Se a São Tomás de Aquino e outros filósofos de sua época colocava-se o problema da trindade, isto é, de explicar como há um só Deus em três pessoas (Pai, Filho e Espírito Santo), ao mesmo tempo iguais e distintas, a nós cabe pensar como, em uma única figura, viabilizaremos três e suas respectivas funções e atividades. O problema da indeterminação de uma figura profissional responsável pelas atividades de extensão poderá ser trabalhado no sentido não de uma resolução, mas de uma atualização do modo como temos nos relacionado com ele, quando as outras duas se vejam uma na outra e, a partir disso, assumam ou reconheçam que a Universidade também tem uma função que não se encerra em si mesma, nos limites da sala de aula ou dos laboratórios.

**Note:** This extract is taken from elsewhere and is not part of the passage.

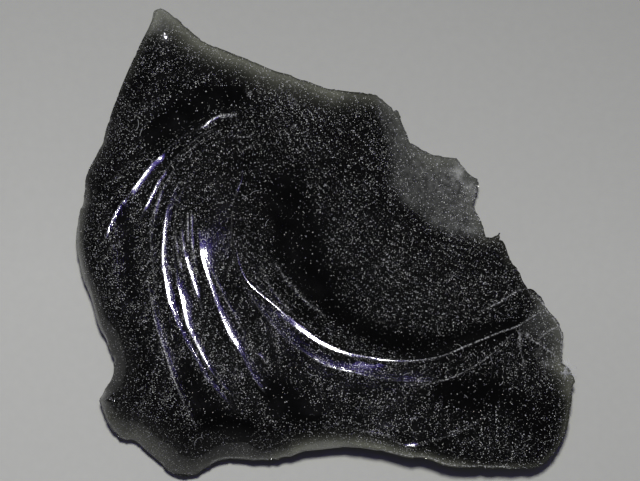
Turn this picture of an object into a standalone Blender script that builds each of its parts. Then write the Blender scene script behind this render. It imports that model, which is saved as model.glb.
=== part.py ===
"""A chunk of obsidian: one knapped piece of volcanic glass, about 60 x 57 x 10 mm.

The stone lies with its rippled face up. +X is its right-hand side, +Y its pointed end, +Z up.
The origin is the middle of its box, on the surface that it rests on. Lengths are in millimetres
until the mesh is finished, and MM turns them into metres.

The piece starts as a filled outline. A lattice of straight cuts divides its two faces, and each
point is then lifted to the height of the rippled face or of the flaked underside.
"""

import math

import bmesh
import bpy
import numpy as np

MM = 0.001
NODE = "obsidian_chunk"

# Mesh
LATTICE = 0.62  # spacing of the cuts
BLANK = 1.0  # thickness of the filled outline before its faces are shaped
CURVE_STEPS = 4  # spans between two points of the outline or of a crest
LATTICE_SHIFT = 0.37  # share of a spacing that keeps the cuts off the outline's own points
SAME_PLACE = 1e-4  # points closer than this are one point
ON_CUT = 1e-5  # points closer than this to a cut lie on it
FACES_KEPT = 0.30  # share of the triangles left where the surface is nearly flat

# Rippled face
FACE_HEIGHT = 10.0  # at the middle of the dome
RISE_TO_BACK = -0.024  # fall of the face towards the pointed end, per mm
DISH_RADIUS = 315.0  # the very gentle hollow of the whole face
DOME_MIDDLE = (3.0, -4.0)
DOME_SLOPE = 0.13  # fall of the dome away from its middle
DOME_CROWN = 7.0  # radius over which its top is rounded
FOLD_X = 11.0  # east of this line the face falls away faster
FOLD_SLOPE = 0.10
FOLD_WIDTH = 4.0

# Hollow inside the lip
HOLLOW_HEIGHT = 8.0
HOLLOW_SLOPE = (0.11, 0.096)  # fall towards +X and +Y
LIP_REACH = 1.3  # length over which the wall under the lip dies out
LIP_SHARP = 0.14  # rounding of the lip where it is crisp
LIP_SOFT = 3.0  # rounding of the lip where it is worn away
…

A articulação entre ensino, pesquisa e extensão, que dá sustentação ao conceito de “universidade” depende, portanto, da existência desse ser-educador trino. E esse é o desafio da docência universitária. De nada adianta que o professor ensine, transmita um conhecimento apenas no sentido de sua reprodução, para que seus alunos apenas se apropriem acriticamente desse conhecimento, de modo a ter só mais um conteúdo em suas cabeças que, posteriormente, será sobreposto por outros e logo esquecido. Da mesma maneira, de nada adianta que o pesquisador ou cientista produza um conhecimento cujo único objetivo seja a produção de novos conhecimentos ou “papers”. O objetivo não deve ser apenas o conhecimento por ele mesmo, mas o que ele pode produzir de novo em nossas vidas.

Portanto, o conceito de “universidade” só subsiste se a apropriação e produção do conhecimento seja pensada a partir da articulação ensino-pesquisa-extensão e desse ser terrestre trino docente-pesquisador-extensionista. A apropriação e produção deixa de se restringir a sala de aula ou a laboratórios, e passa a ser pensada no sentido de uma apropriação e produção social mais ampla, fazendo com que o conhecimento tenha uma relevância social maior do que as dos índices de citações de uma publicação científica em outra.